## Description of the task
Output only the lines running from the line bearing "(884.0, 984.0), 4.0)" through the line bearing "zip(*points))), Vector(map(max, zip(*points)))", character for character.

## Given information
◇ ◇ ◇ ◇ ◇
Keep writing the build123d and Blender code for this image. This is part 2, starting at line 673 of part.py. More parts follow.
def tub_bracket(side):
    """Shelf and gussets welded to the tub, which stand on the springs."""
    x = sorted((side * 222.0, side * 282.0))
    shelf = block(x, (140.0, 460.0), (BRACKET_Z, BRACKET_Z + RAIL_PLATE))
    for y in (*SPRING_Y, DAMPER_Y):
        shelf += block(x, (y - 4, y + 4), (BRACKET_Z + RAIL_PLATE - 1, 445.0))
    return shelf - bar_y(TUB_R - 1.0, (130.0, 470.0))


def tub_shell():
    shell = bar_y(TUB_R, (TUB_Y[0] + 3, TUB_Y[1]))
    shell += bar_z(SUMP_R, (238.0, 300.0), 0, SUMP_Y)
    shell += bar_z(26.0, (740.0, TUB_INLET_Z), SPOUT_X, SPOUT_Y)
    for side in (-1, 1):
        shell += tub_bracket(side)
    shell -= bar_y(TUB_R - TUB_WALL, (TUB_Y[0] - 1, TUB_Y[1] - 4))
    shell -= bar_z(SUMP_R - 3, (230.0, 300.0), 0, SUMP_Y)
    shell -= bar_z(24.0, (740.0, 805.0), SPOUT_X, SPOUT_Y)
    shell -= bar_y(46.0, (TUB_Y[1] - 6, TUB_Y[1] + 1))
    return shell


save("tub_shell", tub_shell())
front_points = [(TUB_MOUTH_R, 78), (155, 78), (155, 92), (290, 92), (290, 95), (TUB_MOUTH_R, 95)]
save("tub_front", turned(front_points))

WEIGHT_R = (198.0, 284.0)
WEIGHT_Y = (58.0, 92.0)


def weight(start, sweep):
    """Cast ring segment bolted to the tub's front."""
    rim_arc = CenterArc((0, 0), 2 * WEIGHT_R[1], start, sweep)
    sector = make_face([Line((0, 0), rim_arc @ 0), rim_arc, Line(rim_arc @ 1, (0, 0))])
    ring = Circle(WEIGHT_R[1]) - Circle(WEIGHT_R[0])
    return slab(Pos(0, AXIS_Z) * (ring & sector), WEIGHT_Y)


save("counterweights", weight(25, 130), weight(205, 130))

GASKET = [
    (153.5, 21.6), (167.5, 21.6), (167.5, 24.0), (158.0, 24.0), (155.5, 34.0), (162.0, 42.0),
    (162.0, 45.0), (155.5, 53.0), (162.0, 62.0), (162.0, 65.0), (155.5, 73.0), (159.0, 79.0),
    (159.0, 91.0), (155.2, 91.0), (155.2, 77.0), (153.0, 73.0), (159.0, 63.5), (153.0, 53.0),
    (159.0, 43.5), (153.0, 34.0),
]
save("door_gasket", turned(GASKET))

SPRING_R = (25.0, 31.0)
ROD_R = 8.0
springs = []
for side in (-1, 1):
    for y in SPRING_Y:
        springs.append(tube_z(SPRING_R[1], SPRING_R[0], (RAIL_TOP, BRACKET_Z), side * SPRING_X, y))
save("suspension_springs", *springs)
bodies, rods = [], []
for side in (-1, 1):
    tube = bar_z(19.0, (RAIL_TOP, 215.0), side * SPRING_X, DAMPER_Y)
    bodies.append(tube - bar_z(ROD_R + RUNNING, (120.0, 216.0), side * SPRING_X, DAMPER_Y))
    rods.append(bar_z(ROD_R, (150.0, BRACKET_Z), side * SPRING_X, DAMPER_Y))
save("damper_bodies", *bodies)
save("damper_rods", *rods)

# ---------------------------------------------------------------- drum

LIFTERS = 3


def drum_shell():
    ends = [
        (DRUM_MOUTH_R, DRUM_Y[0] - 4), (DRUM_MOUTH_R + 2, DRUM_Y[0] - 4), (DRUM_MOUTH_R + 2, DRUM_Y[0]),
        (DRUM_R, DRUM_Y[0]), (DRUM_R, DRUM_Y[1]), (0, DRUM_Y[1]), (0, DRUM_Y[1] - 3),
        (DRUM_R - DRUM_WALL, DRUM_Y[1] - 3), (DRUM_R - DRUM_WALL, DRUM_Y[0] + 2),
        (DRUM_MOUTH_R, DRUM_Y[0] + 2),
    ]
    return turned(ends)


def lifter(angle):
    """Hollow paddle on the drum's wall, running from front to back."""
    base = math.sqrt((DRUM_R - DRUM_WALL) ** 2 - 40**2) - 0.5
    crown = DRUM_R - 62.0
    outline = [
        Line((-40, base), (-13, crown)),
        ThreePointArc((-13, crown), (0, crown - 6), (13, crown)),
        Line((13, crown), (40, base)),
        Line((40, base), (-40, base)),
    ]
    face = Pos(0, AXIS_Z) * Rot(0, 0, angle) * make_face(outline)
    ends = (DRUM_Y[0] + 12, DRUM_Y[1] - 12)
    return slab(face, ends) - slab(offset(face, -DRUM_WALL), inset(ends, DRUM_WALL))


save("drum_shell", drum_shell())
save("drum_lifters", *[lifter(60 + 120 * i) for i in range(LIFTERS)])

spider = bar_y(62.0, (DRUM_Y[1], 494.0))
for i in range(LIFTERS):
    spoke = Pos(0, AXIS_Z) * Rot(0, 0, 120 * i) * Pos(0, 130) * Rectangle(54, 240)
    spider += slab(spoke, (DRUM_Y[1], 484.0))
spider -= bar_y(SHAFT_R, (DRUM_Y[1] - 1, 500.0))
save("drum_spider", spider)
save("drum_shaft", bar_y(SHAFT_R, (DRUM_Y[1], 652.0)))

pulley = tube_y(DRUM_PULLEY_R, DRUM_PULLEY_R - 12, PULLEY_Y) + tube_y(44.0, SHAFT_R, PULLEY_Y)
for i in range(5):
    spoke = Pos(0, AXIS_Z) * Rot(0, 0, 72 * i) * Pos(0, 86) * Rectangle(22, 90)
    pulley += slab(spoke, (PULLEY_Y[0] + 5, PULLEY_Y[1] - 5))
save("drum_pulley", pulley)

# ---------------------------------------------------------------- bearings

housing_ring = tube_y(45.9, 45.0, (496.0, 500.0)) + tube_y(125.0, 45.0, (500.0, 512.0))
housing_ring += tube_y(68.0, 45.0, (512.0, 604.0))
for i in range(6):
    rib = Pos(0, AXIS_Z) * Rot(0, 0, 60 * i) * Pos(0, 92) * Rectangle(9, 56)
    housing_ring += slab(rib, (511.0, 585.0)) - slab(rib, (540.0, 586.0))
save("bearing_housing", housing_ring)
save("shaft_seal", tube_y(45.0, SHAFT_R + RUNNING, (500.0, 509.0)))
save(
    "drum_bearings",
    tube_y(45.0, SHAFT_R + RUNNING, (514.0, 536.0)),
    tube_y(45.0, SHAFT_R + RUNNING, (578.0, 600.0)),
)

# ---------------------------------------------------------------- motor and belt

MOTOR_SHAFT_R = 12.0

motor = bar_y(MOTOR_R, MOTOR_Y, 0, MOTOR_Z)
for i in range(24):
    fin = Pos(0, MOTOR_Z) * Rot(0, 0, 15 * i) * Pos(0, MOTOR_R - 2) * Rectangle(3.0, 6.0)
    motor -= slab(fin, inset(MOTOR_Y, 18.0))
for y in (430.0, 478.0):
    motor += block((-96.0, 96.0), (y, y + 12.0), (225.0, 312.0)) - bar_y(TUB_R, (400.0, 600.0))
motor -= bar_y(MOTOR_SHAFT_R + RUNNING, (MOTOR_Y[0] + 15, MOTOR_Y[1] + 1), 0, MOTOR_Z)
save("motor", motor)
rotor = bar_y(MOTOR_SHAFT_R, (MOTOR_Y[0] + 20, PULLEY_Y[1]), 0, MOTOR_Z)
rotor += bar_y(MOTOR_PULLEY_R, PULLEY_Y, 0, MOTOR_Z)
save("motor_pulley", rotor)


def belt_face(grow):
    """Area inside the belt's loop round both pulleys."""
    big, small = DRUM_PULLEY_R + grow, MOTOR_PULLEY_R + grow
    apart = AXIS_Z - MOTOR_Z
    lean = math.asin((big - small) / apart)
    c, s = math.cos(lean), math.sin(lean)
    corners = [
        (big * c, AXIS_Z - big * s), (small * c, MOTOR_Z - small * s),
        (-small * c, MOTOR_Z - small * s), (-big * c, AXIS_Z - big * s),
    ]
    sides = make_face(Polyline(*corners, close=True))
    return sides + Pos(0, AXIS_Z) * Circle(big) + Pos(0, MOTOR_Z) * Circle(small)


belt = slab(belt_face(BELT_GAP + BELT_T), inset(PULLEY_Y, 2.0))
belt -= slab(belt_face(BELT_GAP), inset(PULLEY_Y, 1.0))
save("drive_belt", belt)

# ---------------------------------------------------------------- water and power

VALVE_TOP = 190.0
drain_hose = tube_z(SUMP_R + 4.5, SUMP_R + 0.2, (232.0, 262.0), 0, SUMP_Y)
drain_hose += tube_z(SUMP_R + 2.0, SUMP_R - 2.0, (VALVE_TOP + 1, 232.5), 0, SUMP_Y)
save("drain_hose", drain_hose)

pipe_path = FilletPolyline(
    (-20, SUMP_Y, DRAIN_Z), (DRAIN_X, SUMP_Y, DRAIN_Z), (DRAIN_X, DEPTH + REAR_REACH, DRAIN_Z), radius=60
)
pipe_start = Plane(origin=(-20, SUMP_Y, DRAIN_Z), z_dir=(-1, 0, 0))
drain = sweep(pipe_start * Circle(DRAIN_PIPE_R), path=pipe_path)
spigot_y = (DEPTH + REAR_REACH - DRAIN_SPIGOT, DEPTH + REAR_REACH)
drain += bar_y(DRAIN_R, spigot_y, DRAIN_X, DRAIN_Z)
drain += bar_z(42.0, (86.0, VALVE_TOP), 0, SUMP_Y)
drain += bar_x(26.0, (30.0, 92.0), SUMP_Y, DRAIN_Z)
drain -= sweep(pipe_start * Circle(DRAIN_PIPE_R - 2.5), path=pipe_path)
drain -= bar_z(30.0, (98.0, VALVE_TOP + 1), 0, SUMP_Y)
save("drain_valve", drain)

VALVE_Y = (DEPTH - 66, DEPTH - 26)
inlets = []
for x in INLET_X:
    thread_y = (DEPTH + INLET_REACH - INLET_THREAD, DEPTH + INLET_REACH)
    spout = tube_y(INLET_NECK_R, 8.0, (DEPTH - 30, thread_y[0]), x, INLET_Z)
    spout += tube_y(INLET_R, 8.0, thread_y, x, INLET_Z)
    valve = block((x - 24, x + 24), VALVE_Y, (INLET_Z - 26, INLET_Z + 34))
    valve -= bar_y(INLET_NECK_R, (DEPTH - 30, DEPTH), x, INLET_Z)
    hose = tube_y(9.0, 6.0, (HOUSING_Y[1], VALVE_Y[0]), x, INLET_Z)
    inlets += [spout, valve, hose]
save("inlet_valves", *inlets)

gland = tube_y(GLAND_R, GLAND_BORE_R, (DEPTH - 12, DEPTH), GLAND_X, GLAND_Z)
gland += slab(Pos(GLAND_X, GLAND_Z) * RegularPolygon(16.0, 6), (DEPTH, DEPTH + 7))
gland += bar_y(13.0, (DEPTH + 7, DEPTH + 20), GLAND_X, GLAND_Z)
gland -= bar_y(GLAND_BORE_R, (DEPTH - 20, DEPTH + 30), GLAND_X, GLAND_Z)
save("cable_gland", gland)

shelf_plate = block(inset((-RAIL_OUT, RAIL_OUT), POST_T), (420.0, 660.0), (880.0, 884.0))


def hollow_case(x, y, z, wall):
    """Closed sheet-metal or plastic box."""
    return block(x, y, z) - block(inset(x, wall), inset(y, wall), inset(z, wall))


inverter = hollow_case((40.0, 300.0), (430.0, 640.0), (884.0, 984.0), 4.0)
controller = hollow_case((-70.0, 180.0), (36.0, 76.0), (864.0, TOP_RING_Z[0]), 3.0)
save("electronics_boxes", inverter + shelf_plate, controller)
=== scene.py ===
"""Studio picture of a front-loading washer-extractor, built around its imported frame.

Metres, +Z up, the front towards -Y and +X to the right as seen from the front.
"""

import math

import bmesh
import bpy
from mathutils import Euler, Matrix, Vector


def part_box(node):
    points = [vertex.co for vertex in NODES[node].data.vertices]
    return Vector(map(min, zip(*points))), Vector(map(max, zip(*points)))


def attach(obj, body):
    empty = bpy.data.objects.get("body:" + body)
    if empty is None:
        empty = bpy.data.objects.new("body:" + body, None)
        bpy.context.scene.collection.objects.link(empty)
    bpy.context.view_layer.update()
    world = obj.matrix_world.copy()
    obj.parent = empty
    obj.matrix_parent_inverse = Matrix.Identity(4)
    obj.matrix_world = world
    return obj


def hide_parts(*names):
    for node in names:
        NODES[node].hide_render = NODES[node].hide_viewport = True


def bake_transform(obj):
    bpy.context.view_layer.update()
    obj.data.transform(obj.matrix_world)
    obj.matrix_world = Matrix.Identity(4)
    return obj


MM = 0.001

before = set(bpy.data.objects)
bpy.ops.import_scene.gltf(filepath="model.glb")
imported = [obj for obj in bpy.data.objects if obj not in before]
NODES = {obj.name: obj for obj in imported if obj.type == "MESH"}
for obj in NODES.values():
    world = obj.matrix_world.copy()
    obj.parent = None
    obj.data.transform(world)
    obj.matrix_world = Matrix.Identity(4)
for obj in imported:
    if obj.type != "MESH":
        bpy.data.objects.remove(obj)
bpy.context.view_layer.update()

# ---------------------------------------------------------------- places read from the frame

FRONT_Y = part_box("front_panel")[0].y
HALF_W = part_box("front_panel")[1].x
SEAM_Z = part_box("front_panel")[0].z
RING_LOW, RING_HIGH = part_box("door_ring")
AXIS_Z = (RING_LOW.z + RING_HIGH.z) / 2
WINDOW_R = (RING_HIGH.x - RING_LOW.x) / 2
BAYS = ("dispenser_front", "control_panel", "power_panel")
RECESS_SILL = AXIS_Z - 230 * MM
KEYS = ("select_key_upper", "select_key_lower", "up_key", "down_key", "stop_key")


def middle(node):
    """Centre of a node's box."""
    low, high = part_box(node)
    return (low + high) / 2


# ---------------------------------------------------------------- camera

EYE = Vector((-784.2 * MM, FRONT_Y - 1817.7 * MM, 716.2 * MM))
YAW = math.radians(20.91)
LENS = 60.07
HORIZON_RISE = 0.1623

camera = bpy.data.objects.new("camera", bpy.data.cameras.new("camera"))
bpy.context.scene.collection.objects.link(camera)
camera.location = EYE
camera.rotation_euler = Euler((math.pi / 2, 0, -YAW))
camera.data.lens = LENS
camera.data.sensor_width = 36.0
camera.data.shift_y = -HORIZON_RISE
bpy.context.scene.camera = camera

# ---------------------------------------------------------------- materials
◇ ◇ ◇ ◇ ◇
## Answer to the task
inverter = hollow_case((40.0, 300.0), (430.0, 640.0), (884.0, 984.0), 4.0)
controller = hollow_case((-70.0, 180.0), (36.0, 76.0), (864.0, TOP_RING_Z[0]), 3.0)
save("electronics_boxes", inverter + shelf_plate, controller)
=== scene.py ===
"""Studio picture of a front-loading washer-extractor, built around its imported frame.

Metres, +Z up, the front towards -Y and +X to the right as seen from the front.
"""

import math

import bmesh
import bpy
from mathutils import Euler, Matrix, Vector


def part_box(node):
    points = [vertex.co for vertex in NODES[node].data.vertices]
    return Vector(map(min, zip(*points))), Vector(map(max, zip(*points)))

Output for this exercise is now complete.